Plus, my wife hit upon the idea not too long ago of trying to circumvent the demoralizing bedtime struggles by letting the boys sleep together, not just in the same room but in the same bed. The little guy really, truly adores his baby brother. The little girl loves her sibs, as well, but she's an independent introvert who needs her own space, too, and she's never been as obsessed with cuddling and physical affections as the little guy. The little girl and the bino sharing a bed would never work, that's not even a gender-appropriate considerations thing, it's just a personality and temperament thing. But the bino and the little guy can do it. Which is not to say that by placing them in close physical proximity, under the same blankets, they both are so content that they calmly and quickly drift off to sleep. They do in fact stay up talking (one-sidedly, with babble on the other side) but it is a lot less nerve-wracking than crying and screaming. My wife and I can have an adult conversation (or, let's be honest here, watch an episode of Constantine on the DVR) downstairs while vaguely aware that the boys are fighting sleep together, much more readily than we can do the same while unable to drown out the wailing of a furious toddler a floor above us. One night we went in after an hour or so and found the boys awake, and told them it was time to separate, but at least by then they were both so tired that deprived of each other's company they were quickly sawing logs.

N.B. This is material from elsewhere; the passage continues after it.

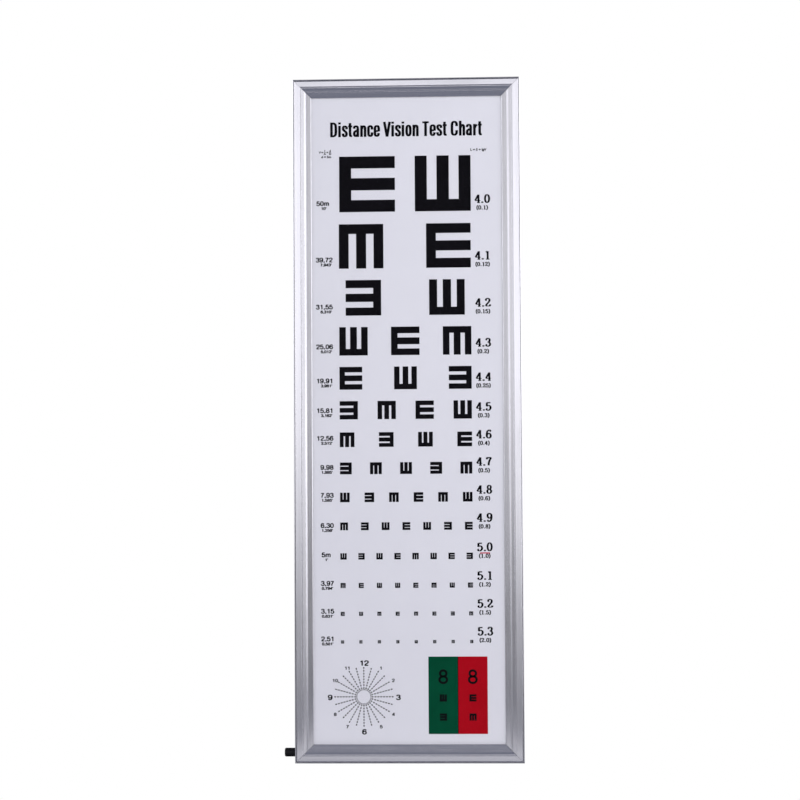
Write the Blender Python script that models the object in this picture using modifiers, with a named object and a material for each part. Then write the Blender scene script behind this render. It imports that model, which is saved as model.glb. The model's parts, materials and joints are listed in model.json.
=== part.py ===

Another night the boys actually did manage to fall asleep next to each other, and they looked so cute and peaceful that we just left them that way all night. We've only tried this experiment on weekends so far, because having the boys in one bed could play havoc with the morning schedule on a school day. But when the boys share a room, and we can't monitor them constantly to make sure they stay in separate beds, we will see what happens. Honestly at this point, anything that allows everyone in the house to get their requisite amounts of uninterrupted sleep is unimpeachably a victory for the greater good.